One point of numerical divergence worth noting: the provided trailing metrics (TTM) list a debt‑to‑equity TTM of 184.4% and net debt/EBITDA TTM of 1.44x. Those TTM measures differ slightly from FY‑end snapshot calculations (net debt/EBITDA ≈ 1.60x using FY2024 year‑end numbers). The difference arises from timing (TTM smooths the last four quarters) and possible inclusion of different EBITDA definitions; when encountering such discrepancies, the FY‑end balance‑sheet‑based calculations are more conservative for leverage judgments, while TTM ratios better reflect recent operating earnings. Both perspectives suggest manageable leverage, but investors should track the company’s quarterly cash‑flow cadence and recurring‑revenue mix for trend confirmation.
Competitive Position: Depth, Not Breadth#
Moody's competitive playbook remains focused on vertical depth in credit and risk analytics rather than horizontal breadth. Compared with S&P Global's broader market intelligence footprint, Moody's strategy emphasizes high‑margin, regulated and defensible products—ratings, climate/cat models (RMS), and workflow‑embedded analytics. The result is a higher share of recurring revenue and stronger customer stickiness in core verticals where provenance and auditability matter.
Regulatory endorsements (for example, California Department of Insurance approval for model updates in climate/wildfire risk, as cited in public commentary) materially raise the bar for competitive entry in insurance modeling. Those approvals increase willingness to pay for defensible models and support longer sales cycles with premium pricing. In short, Moody's competitive advantage is domain expertise and product defensibility—assets that are complemented by GenAI but cannot be easily replicated by raw data aggregators.
Risks and Execution Watch‑Items#
Several non‑speculative risks merit investor attention. First, AI commercialization requires sustained adoption; GenAI can be a differentiator but must convert to durable ARR uplifts beyond pilot phases. Second, revenue concentration across ratings and analytics can expose Moody's to cyclical capital‑markets volatility; the healthy recurring revenue mix partially mitigates this risk but does not eliminate it. Third, regulatory timelines for climate and local ratings expansions (e.g., MERIS in MEA) introduce delay risk: geographic acquisitions are strategic but typically non‑material to immediate earnings.
From a financial‑quality perspective, watch the sustainability of operating margins if management accelerates investment in AI infrastructure or pursues larger acquisitions. Also monitor free cash flow conversion and buyback cadence; high buybacks are attractive for EPS accretion but can reduce flexibility if macro or discretionary investment needs arise.

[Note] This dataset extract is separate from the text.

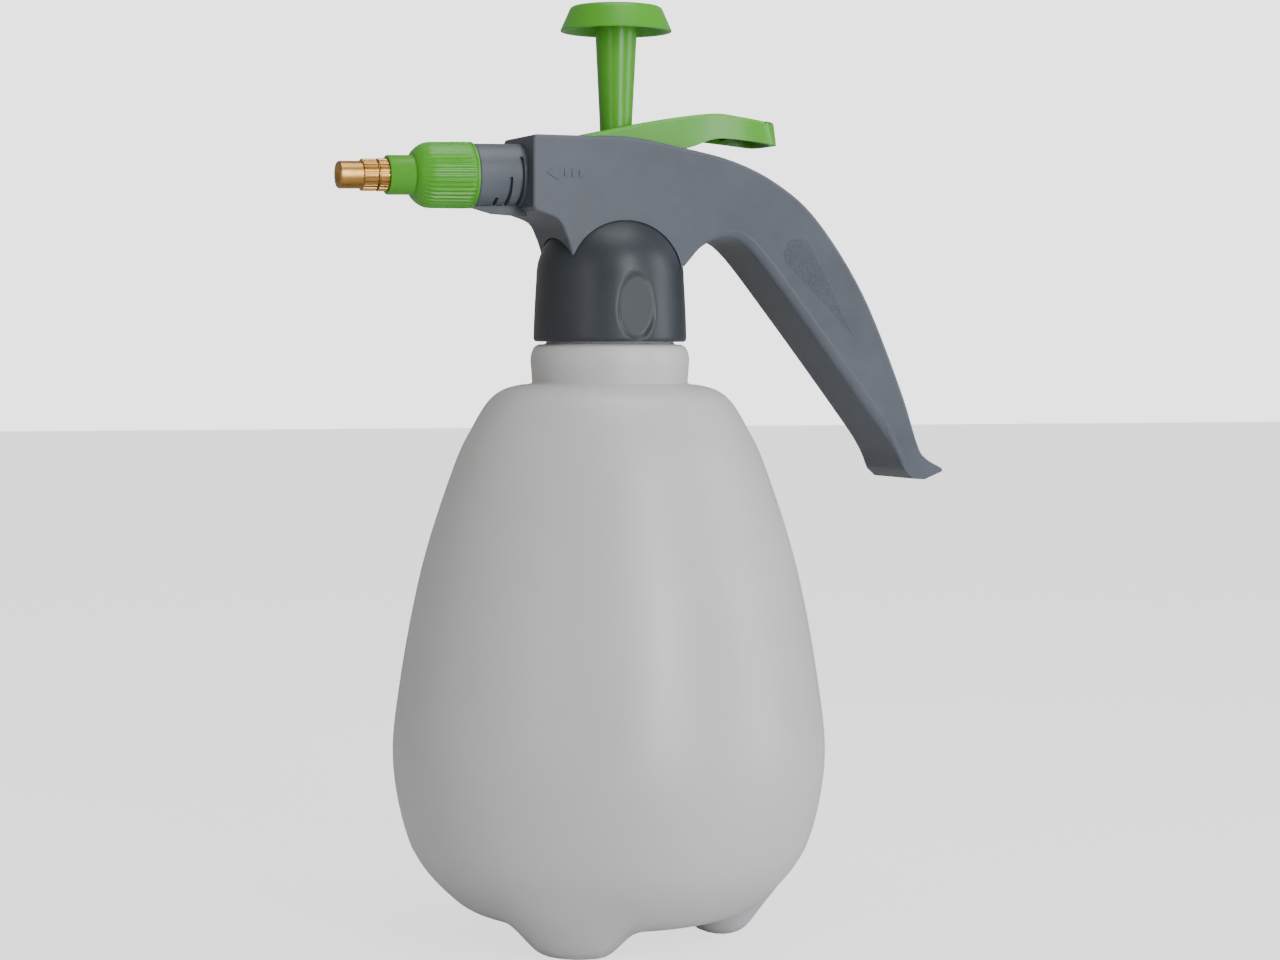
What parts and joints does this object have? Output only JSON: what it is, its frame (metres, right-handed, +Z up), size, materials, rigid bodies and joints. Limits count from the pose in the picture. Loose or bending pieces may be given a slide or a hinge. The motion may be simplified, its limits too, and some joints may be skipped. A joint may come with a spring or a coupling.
{
  "type": "pump sprayer",
  "caption": "Hand pressure sprayer: egg-shaped bottle on moulded feet, screw-on head with curved handle, pump knob, thumb lever and adjustable brass nozzle.",
  "frame": {"origin": "where the bottle's axis meets the surface it stands on", "axes": "+Z up along the bottle's and the pump's axes, -X towards the nozzle, +X towards the handle"},
  "size_m": [0.2083, 0.1426, 0.307],
  "materials": {
    "bottle": "milky translucent polyethylene, softly glossy",
    "collar": "fine satin moulded polypropylene",
    "housing": "satin moulded polypropylene",
    "green_plastic": "semi-gloss moulded polypropylene",
    "white_plastic": "natural moulded polyethylene",
    "blue_plastic": "moulded polypropylene",
    "brass": "turned and knurled, lightly worn",
    "rubber": "matte nitrile",
    "steel": "drawn stainless wire"
  },
  "bodies": {
    "bottle": {"bottle": "bottle"},
    "head": {"head_housing": "housing", "neck_gasket": "rubber", "pump_cylinder": "white_plastic", "rod_guide": "white_plastic", "cylinder_foot_cap": "blue_plastic", "check_valve": "rubber", "dip_tube": "white_plastic", "dip_tube_filter": "white_plastic", "inlet_nipple": "white_plastic", "valve_seat": "brass", "valve_spring": "steel", "stem_o_ring": "rubber", "valve_gland": "white_plastic", "nozzle_nut": "green_plastic", "nozzle_stem": "brass", "nozzle_o_ring": "rubber", "nozzle_washer": "rubber", "swirl_core": "white_plastic"},
    "collar": {"collar_nut": "collar"},
    "pump": {"pump_handle": "green_plastic", "piston_rod": "white_plastic", "piston": "white_plastic", "piston_seal": "rubber"},
    "lever": {"trigger_lever": "green_plastic"},
    "valve": {"valve_stem": "brass", "valve_washer": "rubber"},
    "nozzle": {"nozzle_cap": "brass"}
  },
  "joints": [
    {"name": "head_lift", "type": "slide", "parent": "bottle", "child": "head", "axis": [0, 0, 1], "range_m": [0, 0.0075]},
    {"name": "collar_turn", "type": "hinge", "parent": "head", "child": "collar", "pos_m": [0, 0, 0.21], "axis": [0, 0, 1], "range_deg": [0, 541]},
    {"name": "pump_stroke", "type": "slide", "parent": "head", "child": "pump", "axis": [0, 0, 1], "range_m": [0, 0.105]},
    {"name": "lever_press", "type": "hinge", "parent": "head", "child": "lever", "pos_m": [-0.024, 0, 0.2566], "axis": [0, 1, 0], "range_deg": [0, 6], "stiffness_Nm_per_rad": 3, "springref_deg": -4.58},
    {"name": "valve_open", "type": "slide", "parent": "head", "child": "valve", "axis": [0, 0, -1], "range_m": [0, 0.00136], "deforming": ["valve_spring"]},
    {"name": "nozzle_turn", "type": "hinge", "parent": "head", "child": "nozzle", "pos_m": [-0.0886, 0, 0.24956], "axis": [-0.9998, 0, -0.0209], "range_deg": [0, 360]}
  ],
  "couplings": [
    {"joint": "collar_turn", "follows": "head_lift", "rad_per_m": 1256.6},
    {"joint": "valve_open", "follows": "lever_press", "m_per_rad": 0.0128}
  ]
}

What This Means For Investors#
Moody's is at an inflection where product evolution (GenAI, workflow agents) and niche vertical penetration (private credit, climate risk) are translating into measurable revenue acceleration and operating leverage. The company’s FY2024 financials—$7.09B revenue, $2.52B FCF, robust operating margins—provide a strong base to fund continued AI investments and targeted tuck‑ins while returning cash to shareholders.

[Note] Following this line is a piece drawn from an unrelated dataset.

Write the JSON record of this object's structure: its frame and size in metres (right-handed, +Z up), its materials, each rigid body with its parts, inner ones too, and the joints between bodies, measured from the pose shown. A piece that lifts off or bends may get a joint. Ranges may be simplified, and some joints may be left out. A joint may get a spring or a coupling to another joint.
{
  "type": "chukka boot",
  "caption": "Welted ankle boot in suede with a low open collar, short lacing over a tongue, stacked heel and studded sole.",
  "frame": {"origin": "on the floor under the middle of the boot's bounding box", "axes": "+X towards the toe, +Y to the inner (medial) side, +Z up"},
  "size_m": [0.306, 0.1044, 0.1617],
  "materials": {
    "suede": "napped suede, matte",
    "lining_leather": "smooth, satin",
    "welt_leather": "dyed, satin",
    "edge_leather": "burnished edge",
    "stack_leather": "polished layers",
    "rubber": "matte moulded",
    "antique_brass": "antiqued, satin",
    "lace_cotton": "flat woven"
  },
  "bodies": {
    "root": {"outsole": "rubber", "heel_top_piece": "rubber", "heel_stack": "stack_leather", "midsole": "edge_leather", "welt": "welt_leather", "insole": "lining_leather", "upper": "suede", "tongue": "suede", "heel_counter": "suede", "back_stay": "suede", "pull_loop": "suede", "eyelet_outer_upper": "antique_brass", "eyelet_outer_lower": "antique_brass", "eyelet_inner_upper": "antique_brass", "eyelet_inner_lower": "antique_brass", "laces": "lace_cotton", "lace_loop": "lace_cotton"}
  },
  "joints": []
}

However, the distinction between company‑level margins and segment reporting matters: Analytics can expand margins materially without the entire company seeing identical bps moves, and TTM versus FY snapshots produce different leverage metrics. Investors should therefore focus on three forward indicators: recurring revenue and ARR growth rates (particularly GenAI‑enabled ARR), FCF conversion each quarter, and net‑debt/EBITDA trajectory as buybacks and M&A continue.
Key Takeaways#
Moody's shows a credible, measurable shift toward higher‑quality growth driven by Analytics and GenAI. The company reported Analytics revenue of $888M in Q2 2025 (+11% YoY) with private credit as a standout vertical at +75% YoY. At the same time, FY2024 generated $2.52B of free cash flow and supported $1.38B of buybacks and $620MM of dividends, leaving a net‑debt/EBITDA position (FY snapshot) near 1.60x. These facts point to: (1) improving revenue mix and margin profile; (2) continued strong cash generation; and (3) capital allocation that privileges buybacks while preserving balance‑sheet flexibility.

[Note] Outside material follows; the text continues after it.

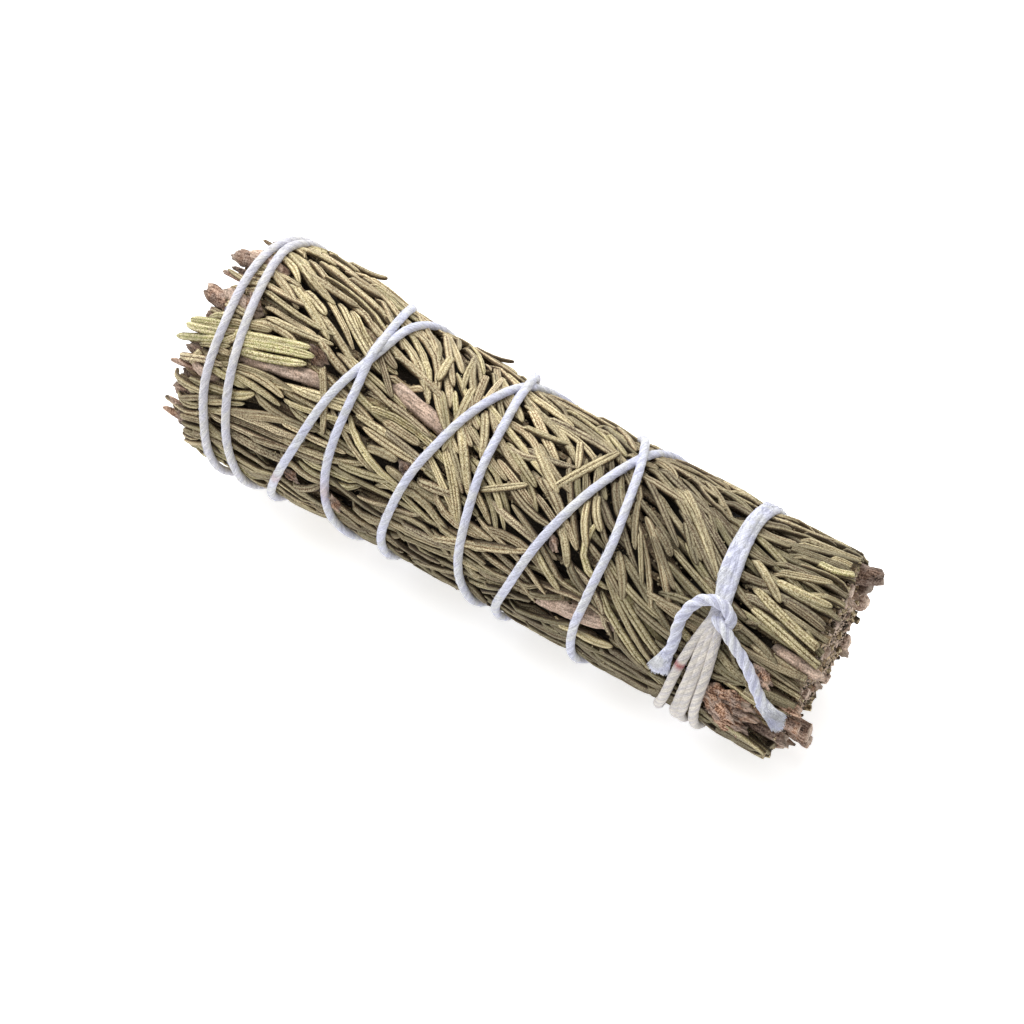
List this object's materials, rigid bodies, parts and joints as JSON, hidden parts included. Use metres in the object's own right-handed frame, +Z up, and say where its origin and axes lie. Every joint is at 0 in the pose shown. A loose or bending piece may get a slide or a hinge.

Conclusion: Execution Over Time Will Decide Durability#
The investment story for Moody's is now execution‑centric: can the company convert GenAI pilots and data assets into sustained ARR expansion while maintaining the cash‑return cadence that has supported elevated ROE? The FY2024 financials and Q2‑2025 segment momentum provide a strong starting point—robust margins, high cash conversion, and increasing product stickiness—but investors should watch quarterly ARR disclosures, GenAI monetization metrics, and leverage trends to confirm the sustainability of this transition.
Data sources: Moody's FY2024 financial statements (filing accepted 2025‑02‑14) and Q2 2025 slides/earnings commentary (Investing.com — Q2 slides; Investing.com — Earnings Call Transcript; Moomoo earnings notices).